For starters, you might ask why are there cans and bottles of Pepsi scattered about the colony, even on the tables of physicians surely old and dental-wise enough to have left cola some decades behind them. Simple: it's because Khan currently serves as the drink's brand ambassador, reportedly for a fee in excess of what even megastars get paid to make motion pictures nowadays. Why is Bhai never seen without an item of clothing or merch bearing the legend "Being Human"? Because that's the motto of the star's charitable foundation. One late dust-up takes place before the colony's prominently positioned fitness centre - and, you've guessed it, this is one of a chain of gyms the star owns across India. It's not just that the colony increasingly comes to resemble a theme park - Khan's own Dollywood or Neverland. It's that the action taking place there demands its own star-specific variant of the Bechdel Test: see how long minor characters can go in any given conversation before bringing up their beloved Bhai. Suffice to say, if you've already had your fill of this star, exit swiftly through the gift shop. (As January's Pathaan demonstrated, Khan may now be most effective in small doses, because he's either unwilling or unable to surprise us.) The deal KKBKKJ dangles is to offer two Bhais for the price of one: the first half's burly goofball, and then, in the DEAFENINGLY LOUDER second half by which this Bollywood production attempts to mimic those South Indian roustabouts that have cleaned up at the box office of late, Bhai the mirthless thumper. The effect, almost inevitably, is overkill, literally so in the case of the Bonnie and Clyde-style ambush of Baggy's family that turns out to be... a dream sequence? (Which sicko dreams of offing his entire supporting cast in one fell swoop? Round up the usual suspect.)

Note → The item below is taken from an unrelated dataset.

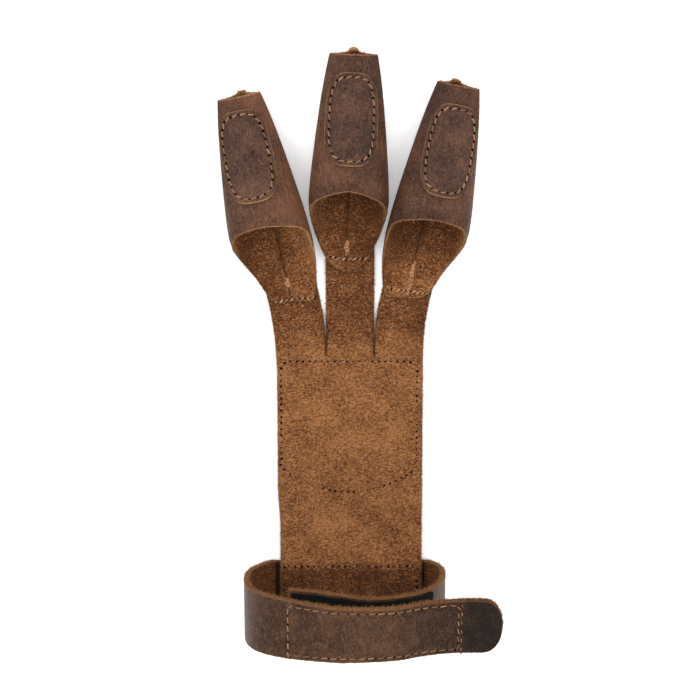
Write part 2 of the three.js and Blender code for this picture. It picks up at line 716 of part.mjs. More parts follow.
function strapPieces() {
  const curve = strapCurve();
  const length = curve.getLength();
  const roundedWidth = (distance) => {
    const share = Math.max(distance - (length - TAIL_ROUNDING), 0) / TAIL_ROUNDING;
    const narrowest = 0.02;
    return STRAP_WIDTH * Math.sqrt(Math.max(1 - share ** TAIL_ROUNDNESS, narrowest));
  };
  const tapeOffset = STRAP_THICKNESS / 2 + GAP + TAPE_THICKNESS / 2;
  const strap = strapStations(curve, 0, length - TAIL_ROUNDING, STRAP_STATIONS);
  const round = strapStations(curve, length - TAIL_ROUNDING, length, 8).slice(1);
  const hookEnd = length - HOOK_FROM_END;
  const hooks = strapStations(curve, hookEnd - HOOK_LENGTH, hookEnd, TAPE_STATIONS);
  const loops = strapStations(curve, LOOP_FROM_END, LOOP_FROM_END + LOOP_LENGTH, TAPE_STATIONS);
  const tapeWidth = () => TAPE_WIDTH;
  return [
    band('wrist_strap', [...strap, ...round], roundedWidth, 0, STRAP_THICKNESS, matt('#4d342a', 0.6)),
    band('hook_strip', hooks, tapeWidth, -tapeOffset, TAPE_THICKNESS, matt('#16130f', 0.9)),
    band('loop_strip', loops, tapeWidth, tapeOffset, TAPE_THICKNESS, matt('#16130f', 0.95)),
  ];
}

const glove = new THREE.Group();
glove.add(handPanel(), backPatch());
for (const finger of FINGERS) glove.add(stall(finger), pad(finger));
glove.add(...strapPieces());

export default glove;
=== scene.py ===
import math

import bmesh
import bpy
import numpy as np
from mathutils import Matrix, Vector, noise


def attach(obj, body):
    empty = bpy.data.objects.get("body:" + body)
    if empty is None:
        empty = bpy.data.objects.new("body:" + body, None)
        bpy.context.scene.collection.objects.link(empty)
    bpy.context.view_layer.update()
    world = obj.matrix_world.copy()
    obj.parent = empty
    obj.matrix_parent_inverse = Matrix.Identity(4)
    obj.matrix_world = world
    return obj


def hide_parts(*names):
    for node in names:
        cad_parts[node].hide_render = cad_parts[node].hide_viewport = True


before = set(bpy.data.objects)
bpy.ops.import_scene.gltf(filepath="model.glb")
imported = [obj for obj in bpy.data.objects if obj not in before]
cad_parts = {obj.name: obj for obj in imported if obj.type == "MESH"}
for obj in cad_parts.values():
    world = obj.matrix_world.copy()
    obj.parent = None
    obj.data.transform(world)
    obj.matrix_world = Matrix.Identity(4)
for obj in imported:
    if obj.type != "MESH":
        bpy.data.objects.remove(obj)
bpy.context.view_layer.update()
mm = 0.001

# Camera. It looks down on the lying glove from 14 degrees off straight above, on the
# fingertips' side, so that it sees into the strap's ring.
camera_distance = 900
camera_tilt = math.radians(14)
camera_aim = Vector((0, 31, 0)) * mm
sensor = 36
pixels_per_radian = 2250
picture = 700
camera_back = Vector((0, math.sin(camera_tilt), math.cos(camera_tilt)))
picture_up = Vector((0, math.cos(camera_tilt), -math.sin(camera_tilt)))
camera_turn = Matrix((Vector((1, 0, 0)), picture_up, camera_back)).transposed()
camera_data = bpy.data.cameras.new("camera")
camera_data.sensor_width = sensor
camera_data.lens = sensor * pixels_per_radian / picture
camera = bpy.data.objects.new("camera", camera_data)
bpy.context.scene.collection.objects.link(camera)
camera_place = Matrix.Translation(camera_aim + camera_back * camera_distance * mm)
camera.matrix_world = camera_place @ camera_turn.to_4x4()
bpy.context.scene.camera = camera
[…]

The pity is that this violent switch-up also stomps out the residual charm of that cuckoo first hour, which at least stumbles across a couple of good gags. "That was a 400-year-old antique!," gasps a horrified Baggy, after Bhai backs into her at the colony's flea market, causing her to spill the tchotchke she was holding. "Thank God," Bhai drawls. "I thought it was new." (An oldie, but still a goodie.) There's even a joke about that bloody wig: the stars have to disentangle their locks after one mid-film rescue. It's understandable when Bhai submits to a haircut just after the interval: here, the film reassures the star's core fanbase, is the buzzcut action figure you know and revere. But it's also illustrative of how arbitrary the storytelling feels (determined, as it almost certainly has been, by the whims of a pumped prime mover). At every turn, we get glimpses of the more interesting directions the film might have gone in, before it reverts to its default mode of aggressively genial mediocrity. What if cutting off his hair had made Bhai more vulnerable, and not invulnerable? What if he'd set his cap at the original, age-appropriate Baggy - the actress Bhagyashree, Khan's co-star in 1989's Maine Pyar Kiya - with whom Bhai is briefly reunited in the first half? (We even get a clip of the earlier film, and a glimpse of the sweetheart Khan was once considered.)

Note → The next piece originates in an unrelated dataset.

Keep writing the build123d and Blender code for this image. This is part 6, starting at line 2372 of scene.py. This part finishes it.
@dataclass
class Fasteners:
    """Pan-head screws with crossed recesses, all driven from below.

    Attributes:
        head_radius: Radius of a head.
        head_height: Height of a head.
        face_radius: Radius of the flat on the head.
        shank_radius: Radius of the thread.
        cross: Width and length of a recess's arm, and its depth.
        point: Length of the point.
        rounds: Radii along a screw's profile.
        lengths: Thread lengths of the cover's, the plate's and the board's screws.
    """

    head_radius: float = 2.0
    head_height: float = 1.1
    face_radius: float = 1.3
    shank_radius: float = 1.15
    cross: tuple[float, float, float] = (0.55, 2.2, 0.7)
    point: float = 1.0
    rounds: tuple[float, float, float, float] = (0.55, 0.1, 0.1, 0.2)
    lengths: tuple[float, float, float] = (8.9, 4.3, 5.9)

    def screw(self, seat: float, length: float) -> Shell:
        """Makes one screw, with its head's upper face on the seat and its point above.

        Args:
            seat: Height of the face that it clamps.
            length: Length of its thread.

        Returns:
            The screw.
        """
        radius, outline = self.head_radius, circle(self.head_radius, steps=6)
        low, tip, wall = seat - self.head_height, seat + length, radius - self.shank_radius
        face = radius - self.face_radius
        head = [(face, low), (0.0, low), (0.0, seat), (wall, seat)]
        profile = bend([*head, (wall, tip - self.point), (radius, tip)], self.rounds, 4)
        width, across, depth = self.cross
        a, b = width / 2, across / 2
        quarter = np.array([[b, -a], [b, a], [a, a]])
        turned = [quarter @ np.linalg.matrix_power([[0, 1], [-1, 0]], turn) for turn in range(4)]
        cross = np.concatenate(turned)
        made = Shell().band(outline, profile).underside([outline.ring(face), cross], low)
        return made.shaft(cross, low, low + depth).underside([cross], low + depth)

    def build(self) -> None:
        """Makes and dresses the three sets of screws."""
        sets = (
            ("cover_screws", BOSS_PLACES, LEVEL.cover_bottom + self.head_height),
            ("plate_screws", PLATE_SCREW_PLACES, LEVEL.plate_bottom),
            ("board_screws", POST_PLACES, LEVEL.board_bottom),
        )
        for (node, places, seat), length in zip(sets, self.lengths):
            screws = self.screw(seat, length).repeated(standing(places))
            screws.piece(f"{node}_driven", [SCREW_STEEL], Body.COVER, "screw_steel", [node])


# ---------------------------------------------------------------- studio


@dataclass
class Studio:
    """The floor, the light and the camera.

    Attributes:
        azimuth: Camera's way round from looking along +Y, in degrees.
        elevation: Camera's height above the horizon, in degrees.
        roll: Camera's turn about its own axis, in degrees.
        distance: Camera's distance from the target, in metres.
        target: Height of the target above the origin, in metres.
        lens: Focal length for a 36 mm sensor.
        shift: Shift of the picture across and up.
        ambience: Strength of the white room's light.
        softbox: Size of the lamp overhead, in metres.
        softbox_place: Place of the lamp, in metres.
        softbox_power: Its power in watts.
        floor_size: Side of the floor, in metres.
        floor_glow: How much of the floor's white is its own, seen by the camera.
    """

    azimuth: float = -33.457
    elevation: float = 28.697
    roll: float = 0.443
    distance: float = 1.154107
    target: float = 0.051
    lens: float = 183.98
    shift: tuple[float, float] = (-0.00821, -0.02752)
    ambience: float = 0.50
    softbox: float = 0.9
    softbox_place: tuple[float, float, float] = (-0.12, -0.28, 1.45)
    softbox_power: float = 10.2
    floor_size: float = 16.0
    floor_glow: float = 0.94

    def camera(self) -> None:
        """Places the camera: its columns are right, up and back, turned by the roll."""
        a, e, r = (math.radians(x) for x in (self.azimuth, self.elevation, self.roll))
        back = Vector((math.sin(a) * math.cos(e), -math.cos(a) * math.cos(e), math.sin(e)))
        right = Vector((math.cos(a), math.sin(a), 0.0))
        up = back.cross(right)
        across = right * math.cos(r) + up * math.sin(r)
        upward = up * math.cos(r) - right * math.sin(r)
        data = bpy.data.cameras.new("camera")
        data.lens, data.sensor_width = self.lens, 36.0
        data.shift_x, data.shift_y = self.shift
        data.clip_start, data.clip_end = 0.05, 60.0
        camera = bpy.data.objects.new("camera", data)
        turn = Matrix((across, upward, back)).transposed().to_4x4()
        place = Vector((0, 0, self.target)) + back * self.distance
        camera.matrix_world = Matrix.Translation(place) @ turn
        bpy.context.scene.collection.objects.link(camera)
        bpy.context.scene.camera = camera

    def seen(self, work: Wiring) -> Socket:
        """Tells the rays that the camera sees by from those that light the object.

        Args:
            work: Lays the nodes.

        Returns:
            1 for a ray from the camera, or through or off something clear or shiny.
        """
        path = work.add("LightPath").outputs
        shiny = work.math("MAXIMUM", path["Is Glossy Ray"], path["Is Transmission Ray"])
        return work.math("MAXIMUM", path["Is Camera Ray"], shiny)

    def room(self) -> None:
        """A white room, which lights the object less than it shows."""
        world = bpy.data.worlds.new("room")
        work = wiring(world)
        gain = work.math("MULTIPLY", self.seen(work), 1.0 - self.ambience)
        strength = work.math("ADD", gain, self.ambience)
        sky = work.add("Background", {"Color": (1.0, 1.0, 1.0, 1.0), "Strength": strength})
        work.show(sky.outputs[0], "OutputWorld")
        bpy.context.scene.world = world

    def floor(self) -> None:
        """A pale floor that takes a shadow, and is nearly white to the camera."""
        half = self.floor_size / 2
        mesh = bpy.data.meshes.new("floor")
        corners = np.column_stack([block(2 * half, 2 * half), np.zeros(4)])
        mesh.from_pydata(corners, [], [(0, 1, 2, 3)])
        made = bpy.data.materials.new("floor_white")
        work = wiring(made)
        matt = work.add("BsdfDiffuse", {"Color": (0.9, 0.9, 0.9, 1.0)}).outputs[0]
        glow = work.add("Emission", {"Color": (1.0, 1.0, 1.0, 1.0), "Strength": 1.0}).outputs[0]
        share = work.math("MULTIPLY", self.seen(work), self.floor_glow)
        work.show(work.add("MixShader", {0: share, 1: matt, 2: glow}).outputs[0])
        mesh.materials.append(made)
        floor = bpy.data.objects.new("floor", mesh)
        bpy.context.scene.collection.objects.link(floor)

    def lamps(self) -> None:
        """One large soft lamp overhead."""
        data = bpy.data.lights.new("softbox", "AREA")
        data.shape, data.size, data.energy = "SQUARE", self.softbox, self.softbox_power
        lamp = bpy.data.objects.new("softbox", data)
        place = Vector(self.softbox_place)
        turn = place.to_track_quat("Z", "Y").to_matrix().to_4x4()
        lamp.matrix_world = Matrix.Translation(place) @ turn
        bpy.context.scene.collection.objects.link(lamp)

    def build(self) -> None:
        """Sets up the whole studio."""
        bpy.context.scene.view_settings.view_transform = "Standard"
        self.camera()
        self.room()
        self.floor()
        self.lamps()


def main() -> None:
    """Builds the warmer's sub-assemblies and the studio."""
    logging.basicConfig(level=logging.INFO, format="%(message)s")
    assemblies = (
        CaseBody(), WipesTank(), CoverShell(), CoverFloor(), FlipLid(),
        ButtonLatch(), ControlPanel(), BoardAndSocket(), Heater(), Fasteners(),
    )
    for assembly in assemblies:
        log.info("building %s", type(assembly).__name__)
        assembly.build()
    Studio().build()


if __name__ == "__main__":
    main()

To pull focus in a way a film as ego-driven as this wouldn't abide: Hegde, for what it's worth, isn't at all bad here. She can't make sense of a character who claims to come from "a very simple family" mere minutes after an extended tracking shot has determined the family home is prefixed by the world's longest courtyard. (It'd take you a week just to put the bins out.) Yet that's a fault of screenwriting and production design, and it does look as though an entire generation of Bollywood actresses has been schooled in the art of playing pliable plot points, deployed to pep up an aging action hero's flagging virility. There are plusses to this: you get top-dollar wardrobe and styling, because Bhai wants his girls to look nice. The downside is that you effectively have to enter into arranged marriage with a figure who, however much his own movies keep banging on about him, may not be the catch he seemed once upon a time. Given that Kisi Ka Bhai Kisi Ki Jaan ends with concussing POV headbutts, and our hero singing and dancing to a rap version of the Humpty Dumpty nursery rhyme, I'm not even sure Salman Khan is as sane as he once seemed. Many colleagues apparently left the film disappointed or angry; I came away both drained and mildly concerned. Working title for next Salman Khan project: R U OK Bhai hun?

Kisi Ka Bhai Kisi Ki Jaan is now playing in cinemas nationwide.